After seeing Montgomery Theater's production of Sean Grennan's Making God Laugh, I'm thinking that Biblical standards of humor have declined a bit since Job's time.

Grennan's play spans 30 years, beginning in Thanksgiving 1980 and progressing through Christmas 1990, New Years Y2K and Easter, circa 2010. On each of these holidays, a trio of siblings learns the painful lesson that you can't go home again. The audience, by witnessing their lives progress from youthful promise to adult discontent, gets beat over the head by Grennan's continually insisted upon theme: if you want to make god laugh, create plans so he can delight in their frustration.

Anyone that watched scene one could set Vegas odds on each character's destiny. The laugh-a-minute sitcom approach to comedy and completely inorganic approach to the dialogue finds few chuckles (and grows tiresome); larger laughs come from the inappropriate way in which the excellent Maureen Torsney-Weir straightforwardly derides her daughter's weight and appearance.

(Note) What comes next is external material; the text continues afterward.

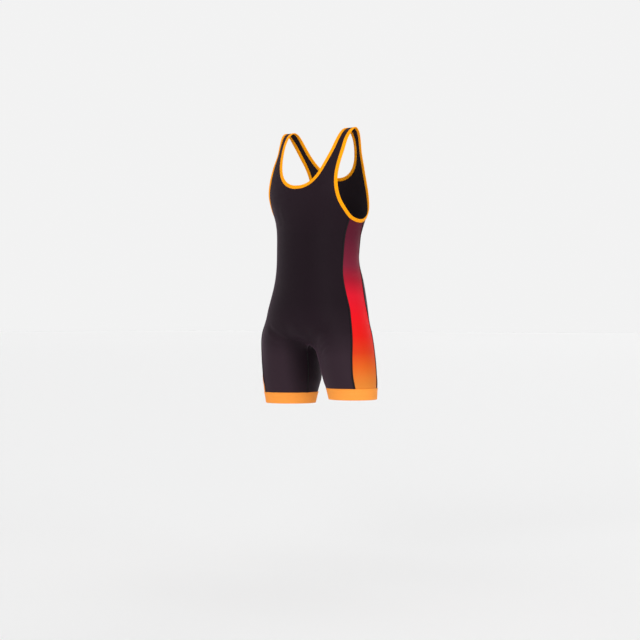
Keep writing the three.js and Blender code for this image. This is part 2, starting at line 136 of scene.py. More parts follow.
def ring_sections(node, count):
    """The sections of a closed strip, each a list of count points."""
    mesh = patches(node)
    start = mesh.verts[:][0]
    for line in (walk(start, edge) for edge in start.link_edges):
        if len(line) == count:
            across = line
        else:
            along = line
    # From each further point of the first section, the walk along the strip, beside the last one
    lanes = [along]
    for before, vert in zip(across, across[1:]):
        beside = set(before.link_faces) & set(lanes[-1][1].link_faces) & set(vert.link_faces)
        face = beside.pop()
        edge = next(
            e for e in vert.link_edges if face in e.link_faces and e.other_vert(vert) is not before
        )
        lanes.append(walk(vert, edge))
    sections = [[lane[j].co.copy() for lane in lanes] for j in range(len(lanes[0]))]
    mesh.free()
    print(node, "strip:", len(sections), "sections of", count)
    return sections


EDGE_BAND = 5 * MM  # what lies this near a hem band's top or bottom is its edge


def band_rings(node):
    """The outer top ring and outer bottom ring of a hem band, point for point by bearing."""
    mesh = patches(node)
    spots = [v.co.copy() for v in mesh.verts]
    mesh.free()
    rings = []
    for height in (max(p.z for p in spots), min(p.z for p in spots)):
        level = [p for p in spots if abs(p.z - height) < EDGE_BAND]
        middle = sum(level, Vector()) / len(level)
        level.sort(key=lambda p: math.atan2(p.x - middle.x, middle.y - p.y))
        pairs = [level[i : i + 2] for i in range(0, len(level), 2)]
        rings.append([max(pair, key=lambda p: (p - middle).xy.length) for pair in pairs])
    print(node, "rings of", len(rings[0]), "and", len(rings[1]))
    return rings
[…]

Although each scene escalates in absurdity (the house turns into a bunker during Y2K), Grennan frustrates these genuine attempts at humor by trying to tuck in sexual repression and by tacking on a disturbing denouement. Tom Quinn's direction struggles to balance either approach and the cast can't crystallize a disappointment that drags across decades.

Bob McDonald (as the eldest son Richard) nearly succeeds in eliciting all these elements in spite of the script's haphazard reaching. Though he plays most of his early scenes like a meth-addled Jim Carrey (think Ace Ventura), for a five minute monologue that caps Act One, he becomes a modern day Uncle Vanya, that exemplar of crushed promise that we neither fully laugh at nor pity, but who, in his attempt to defy the destiny of his own character, embodies the miserable, laughable (mis)fortune that could befall anyone. If only the rest of the production could keep up, we'd catch a glimpse of the tragicomedy called life that only a god could find funny.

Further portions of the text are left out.